## Task directions
Please print all of the material below, word for word.

++++++

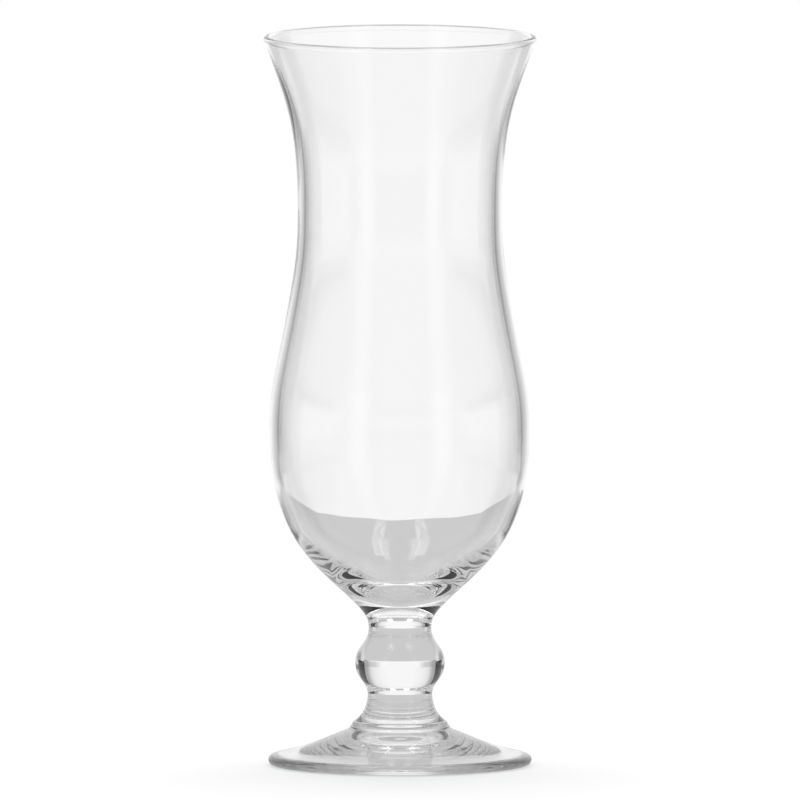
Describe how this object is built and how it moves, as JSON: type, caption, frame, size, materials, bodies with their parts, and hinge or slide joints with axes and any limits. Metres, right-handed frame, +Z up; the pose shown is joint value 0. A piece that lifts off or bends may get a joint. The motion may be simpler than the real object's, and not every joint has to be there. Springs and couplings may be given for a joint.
{
  "type": "hurricane glass",
  "caption": "Clear stemmed cocktail glass with a flared rim, a narrow waist, a full belly, a short knopped stem and a round sloped foot.",
  "frame": {"origin": "centre of the plane that the foot rests on", "axes": "+Z up along the glass's axis of turning, from the foot to the rim"},
  "size_m": [0.077, 0.077, 0.206],
  "materials": {
    "blown_glass": "clear soda-lime glass, blown and fire-polished",
    "pressed_glass": "clear soda-lime glass, pressed and fire-polished"
  },
  "bodies": {
    "root": {"bowl": "blown_glass", "stem": "pressed_glass", "foot": "pressed_glass"}
  },
  "joints": []
}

++++++

## Solution for this task
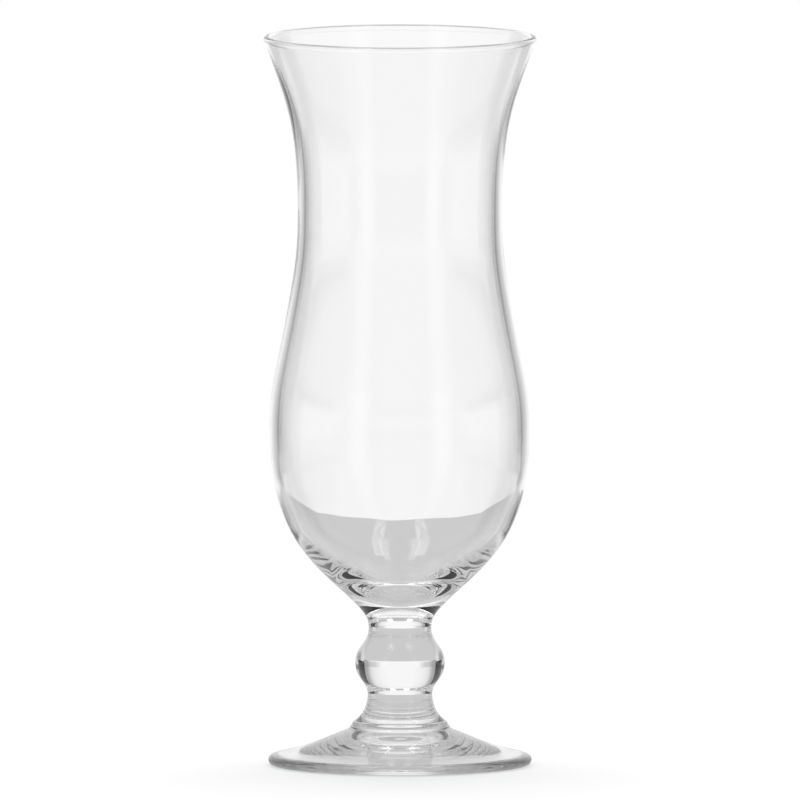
Describe how this object is built and how it moves, as JSON: type, caption, frame, size, materials, bodies with their parts, and hinge or slide joints with axes and any limits. Metres, right-handed frame, +Z up; the pose shown is joint value 0. A piece that lifts off or bends may get a joint. The motion may be simpler than the real object's, and not every joint has to be there. Springs and couplings may be given for a joint.
{
  "type": "hurricane glass",
  "caption": "Clear stemmed cocktail glass with a flared rim, a narrow waist, a full belly, a short knopped stem and a round sloped foot.",
  "frame": {"origin": "centre of the plane that the foot rests on", "axes": "+Z up along the glass's axis of turning, from the foot to the rim"},
  "size_m": [0.077, 0.077, 0.206],
  "materials": {
    "blown_glass": "clear soda-lime glass, blown and fire-polished",
    "pressed_glass": "clear soda-lime glass, pressed and fire-polished"
  },
  "bodies": {
    "root": {"bowl": "blown_glass", "stem": "pressed_glass", "foot": "pressed_glass"}
  },
  "joints": []
}